A Real-World Scenario: Automotive Subassembly Plant
A Tier-1 supplier producing steering assemblies struggled with inconsistent FPY hovering at 89–91%. Rework teams were permanently staffed. The assumption? “Complex product, tight tolerances.”
After deploying agentic automation across inspection, torque validation, and maintenance signals:
- Early drift in torque tools was identified before final test failures
- Operator assignment patterns revealed skill-based variability
- Environmental data correlated with seasonal defect spikes
Six months later:
- FPY reached 96%
- Rework labor hours dropped by 28%
- Customer complaints declined measurably
Interestingly, no new inspection stations were added. In fact, sampling frequency decreased because confidence increased.
That’s a counterintuitive effect: better intelligence can reduce over-inspection.

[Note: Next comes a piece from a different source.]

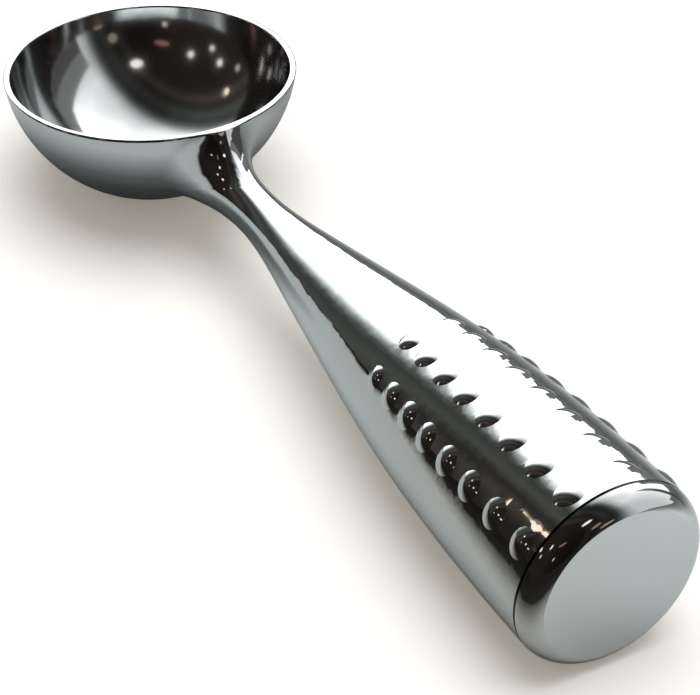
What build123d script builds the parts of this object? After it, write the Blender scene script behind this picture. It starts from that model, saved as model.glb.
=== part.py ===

Strategic Considerations for Improving Quality KPIs
If you’re considering agentic automation specifically to improve quality metrics, a few practical realities:
- Start where defect cost is highest—not where data is easiest to collect
- Integrate maintenance signals with quality data early
- Avoid building isolated “AI islands”
- Give operators visibility into why decisions are made
- Measure leading indicators, not just end-of-line failures
And one more—don’t chase perfection.
Chasing 100% FPY often results in diminishing returns. Focus on predictability and stability. The economics matter.
The Bigger Picture
Quality KPIs are sometimes treated as lagging indicators. In agentic environments, they become active control levers.
First-pass yield improves because defects are anticipated, not merely recorded.
Rework declines because systems coordinate, not just alert.
Operational noise reduces because data is interpreted continuously, not periodically.
And something subtle happens in the culture.
When teams see defects prevented instead of just corrected, quality stops feeling punitive and starts feeling collaborative.
That shift isn’t simple to quantify in a spreadsheet. But it shows up in fewer crisis meetings, fewer late-night escalation calls, and fewer awkward conversations with customers.
If you’ve spent enough time on shop floors, you know—that’s a KPI worth improving.